__Material__
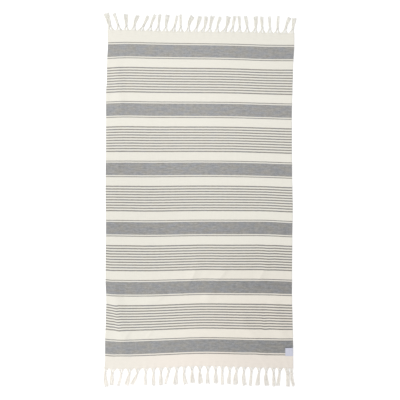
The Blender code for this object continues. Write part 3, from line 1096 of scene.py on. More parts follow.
@dataclass
class Strands:
    """Many thin round strands of one number of stations, grown together into one mesh.

    paths and sides have a row for each strand and station: the strand's centre, and the direction
    that its first corner looks in. radii has one number for each strand and station.
    """

    paths: Array
    sides: Array
    radii: Array
    shades: Array
    ply_pitch: float = 0.0026
    corners: int = 4

    def rings(self) -> Array:
        """Corner points of every strand at every station.

        Returns:
            Their places, by strand, station and corner.
        """
        tangent = np.gradient(self.paths, axis=1)
        tangent /= np.linalg.norm(tangent, axis=2, keepdims=True)
        up = np.cross(self.sides, tangent)
        up /= np.linalg.norm(up, axis=2, keepdims=True)
        side = np.cross(tangent, up)
        angles = ((np.arange(self.corners) + 0.5) * 2.0 * math.pi / self.corners)[:, None]
        turned = side[:, :, None] * np.cos(angles) + up[:, :, None] * np.sin(angles)
        return self.paths[:, :, None] + turned * self.radii[:, :, None, None]

    def runs(self) -> Array:
        """Distance along each strand at every station, in metres."""
        steps = np.linalg.norm(np.diff(self.paths, axis=1), axis=2)
        return np.concatenate([np.zeros((len(steps), 1)), np.cumsum(steps, axis=1)], axis=1)

    def grow(self, bm: bmesh.types.BMesh, first: int) -> None:
        """Grow the strands in a bmesh.

        Args:
            bm: Where they grow; its integer layers strand, station and corner are filled.
            first: Number of the first of these strands among all in the mesh.
        """
        strand, station, corner = (bm.verts.layers.int[name] for name in STRAND_LAYERS)
        rings = self.rings()
        count, stations = self.radii.shape
        verts = []
        for number in range(count):
            ring = bmesh.ops.create_circle(bm, segments=self.corners, radius=1.0)["verts"]
            for index, vert in enumerate(ring):
                vert[strand] = first + number
                vert[corner] = index
            verts += ring
        edges = list(dict.fromkeys(edge for vert in verts for edge in vert.link_edges))
        ends = list(edges)
        for step in range(stations):
            if step > 0:
                grown = bmesh.ops.extrude_edge_only(bm, edges=edges)["geom"]
                verts = [item for item in grown if isinstance(item, bmesh.types.BMVert)]
                edges = [item for item in grown if isinstance(item, bmesh.types.BMEdge)]
            for vert in verts:
                vert[station] = step
                vert.co = rings[vert[strand] - first, step, vert[corner]]
        bmesh.ops.holes_fill(bm, edges=ends + edges, sides=self.corners)


def take_labels(mesh: bpy.types.Mesh) -> list[Array]:
    """Read where each vertex of a mesh of strands belongs, and take these numbers off the mesh.

    Args:
        mesh: The mesh.

    Returns:
        The strand, the station and the corner of every vertex.
    """
    labels = []
    for name in STRAND_LAYERS:
        numbers = np.empty(len(mesh.vertices), dtype=np.int32)
        mesh.attributes[name].data.foreach_get("value", numbers)
        mesh.attributes.remove(mesh.attributes[name])
        labels.append(numbers)
    return labels


def turn_parts(mesh: bpy.types.Mesh, corner: Array, station: Array, corners: int) -> Array:
    """How far round its strand each face corner lies.

    Args:
        mesh: A mesh of strands.
        corner: Number of the strand's corner at each face corner.
        station: Number of the station there.
        corners: How many corners the strands have.

    Returns:
        The part of a turn; it is 1 instead of 0 on the face that closes the turn.
    """
    starts = np.empty(len(mesh.polygons), dtype=np.int32)
    sizes = np.empty(len(mesh.polygons), dtype=np.int32)
    mesh.polygons.foreach_get("loop_start", starts)
    mesh.polygons.foreach_get("loop_total", sizes)

    def reach(numbers: Array) -> Array:
        """From the lowest to the highest number of each face, at each of its corners."""
        highest = np.maximum.reduceat(numbers, starts)
        return np.repeat(highest - np.minimum.reduceat(numbers, starts), sizes)

    closing = (reach(corner) > 1) & (corner == 0) & (reach(station) > 0)
    return np.where(closing, corners, corner) / corners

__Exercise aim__
Print from the first line through the line that contains "corners: int = 4", please, including both, and leave out every line outside that stretch.

__Task output__
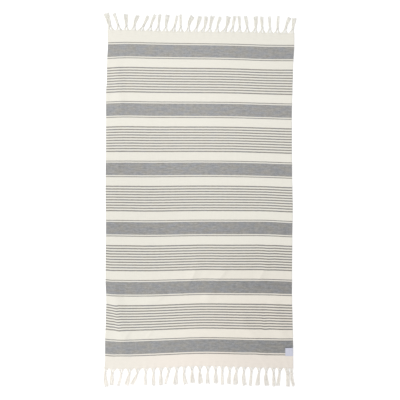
The Blender code for this object continues. Write part 3, from line 1096 of scene.py on. More parts follow.
@dataclass
class Strands:
    """Many thin round strands of one number of stations, grown together into one mesh.

    paths and sides have a row for each strand and station: the strand's centre, and the direction
    that its first corner looks in. radii has one number for each strand and station.
    """

    paths: Array
    sides: Array
    radii: Array
    shades: Array
    ply_pitch: float = 0.0026
    corners: int = 4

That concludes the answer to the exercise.